Есть негодяй омерзительный, а есть милый, которого мы сегодня часто встречаем, — стильный, улыбчивый, радушный и в результате более страшный
— У вашего театра такое роскошное пространство. А вам важно, чтобы театр был красивым?
— Мы играли на разных площадках, но я считаю, что театр всегда — праздник, и люди должны это ощущать, вырываясь из быта. 15 лет я реставрирую свой театр только для того, чтобы сохранить его. Он должен был исчезнуть с лица земли, я подхватил его в самом губительном состоянии: здесь была туберкулезная клиника, все было замазано масляной краской и была полная разруха. Никому он был не нужен, никто не хотел взваливать на себя такую ношу. На сегодняшний день это, безусловно, один из самых красивых камерных театров Европы.

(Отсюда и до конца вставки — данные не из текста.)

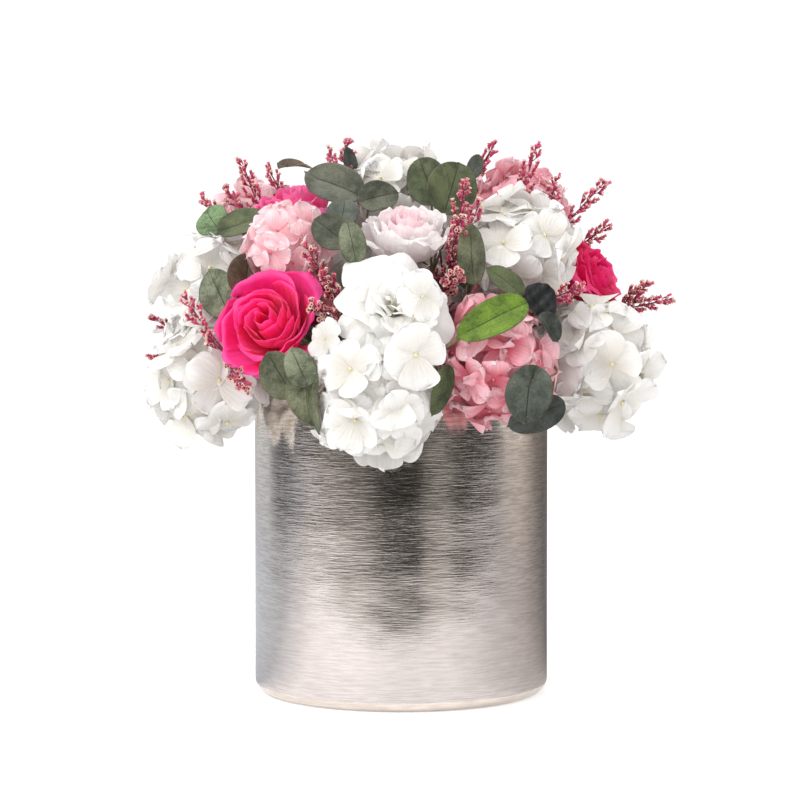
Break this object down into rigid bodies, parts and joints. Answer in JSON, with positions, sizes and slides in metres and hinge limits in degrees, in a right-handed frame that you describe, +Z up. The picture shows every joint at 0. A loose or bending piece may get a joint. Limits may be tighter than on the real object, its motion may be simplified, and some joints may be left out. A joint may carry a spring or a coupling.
{
  "type": "preserved flower arrangement in a cylinder vase",
  "caption": "Domed arrangement of preserved roses, hydrangeas, eucalyptus leaves and sea-lavender sprays in a round brushed metal vase.",
  "frame": {"origin": "centre of the vase's flat underside", "axes": "+Z up along the vase's axis, -Y towards the side the picture shows"},
  "size_m": [0.2806, 0.265, 0.3007],
  "materials": {
    "vase_metal": "brushed",
    "foam": "matte",
    "petal_white": "soft matte petal",
    "petal_hot_pink": "soft matte petal",
    "petal_rose_pink": "soft matte petal",
    "petal_pale_pink": "soft matte petal",
    "petal_pink": "soft matte petal",
    "calyx": "matte",
    "leaf": "satin leaf",
    "leaf_bright": "satin leaf",
    "leaf_dark": "satin leaf",
    "spray": "matte"
  },
  "bodies": {
    "root": {"calyx_hot_pink_back": "calyx", "calyx_hot_pink_left": "calyx", "calyx_hot_pink_right": "calyx", "calyx_pale_pink_back": "calyx", "calyx_pale_pink_top": "calyx", "calyx_pink_upper_left": "calyx", "calyx_white_front": "calyx", "eucalyptus_back_left": "leaf", "eucalyptus_back_right": "leaf", "eucalyptus_bright": "leaf_bright", "eucalyptus_centre_left": "leaf", "eucalyptus_centre_right": "leaf", "eucalyptus_front_low": "leaf", "eucalyptus_front_right": "leaf", "eucalyptus_left_front": "leaf", "eucalyptus_left_top": "leaf", "eucalyptus_right_dark": "leaf_dark", "eucalyptus_right_low": "leaf", "eucalyptus_right_side": "leaf", "eucalyptus_top_left": "leaf", "eucalyptus_top_right": "leaf", "foam": "foam", "hydrangea_pink_back": "petal_pink", "hydrangea_pink_left_back": "petal_pink", "hydrangea_pink_right_low": "petal_pink", "hydrangea_pink_upper_left": "petal_pink", "hydrangea_pink_upper_right": "petal_pink", "hydrangea_white_back_left": "petal_white", "hydrangea_white_back_low": "petal_white", "hydrangea_white_back_right": "petal_white", "hydrangea_white_back_upper": "petal_white", "hydrangea_white_front_low": "petal_white", "hydrangea_white_left_back": "petal_white", "hydrangea_white_left_lower": "petal_white", "hydrangea_white_left_upper": "petal_white", "hydrangea_white_right_lower": "petal_white", "hydrangea_white_right_upper": "petal_white", "hydrangea_white_top": "petal_white", "rose_hot_pink_back": "petal_hot_pink", "rose_hot_pink_left": "petal_hot_pink", "rose_hot_pink_right": "petal_hot_pink", "rose_pale_pink_back": "petal_pale_pink", "rose_pale_pink_top": "petal_pale_pink", "rose_pink_upper_left": "petal_rose_pink", "rose_white_front": "petal_white", "spray_back": "spray", "spray_back_left": "spray", "spray_back_right": "spray", "spray_centre_left": "spray", "spray_centre_right": "spray", "spray_far_left": "spray", "spray_front_right": "spray", "spray_left_front": "spray", "spray_right": "spray", "spray_top": "spray", "spray_top_back": "spray", "spray_top_left": "spray", "spray_top_right": "spray", "vase": "vase_metal"}
  },
  "joints": []
}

— Как вы к «Маске» относитесь?
— «Маска» — живой организм, я изначально приветствую эту историю, потому что она крайне необходима. Но поскольку организм живой, то переживал разные моменты: у нас была любовь, было непонимание, потом отторжение. «Маска» испытывала на себе разные степени искушения, лукавства. В какой-то момент оторвалась от публики. Я всю жизнь работаю для людей и дорожу их любовью, хотя я прекрасно понимаю, что мои режиссерские амбиции иногда не совпадают с их пожеланиями. На одной из последних «Масок» я показывал «Любовный напиток» «Новой оперы» и из шести номинаций спектакль не получил ничего. Председатель жюри, — кстати, питерский композитор — с легкой улыбочкой на челе просил меня не огорчаться: «Вас же любит публика, к вам не попасть, но это не масочный спектакль». Тогда я понял, что с такой «Маской» мне не интересно. Я же не скоморох, который торгует своим товаром. Мои спектакли — это моя жизнь, оценить которую без понимания творца, его пути невозможно. Тем не менее я верю в мое и российское масочное будущее!
А «Котко» был яркой историей еще и потому, что в Москве я остался один и у меня в руках было шесть «Масок», которые я должен был дотащить до поезда. Они очень тяжелые, рук не хватало, и я проклинал эту «Маску» как мог. Вот это было сильное впечатление.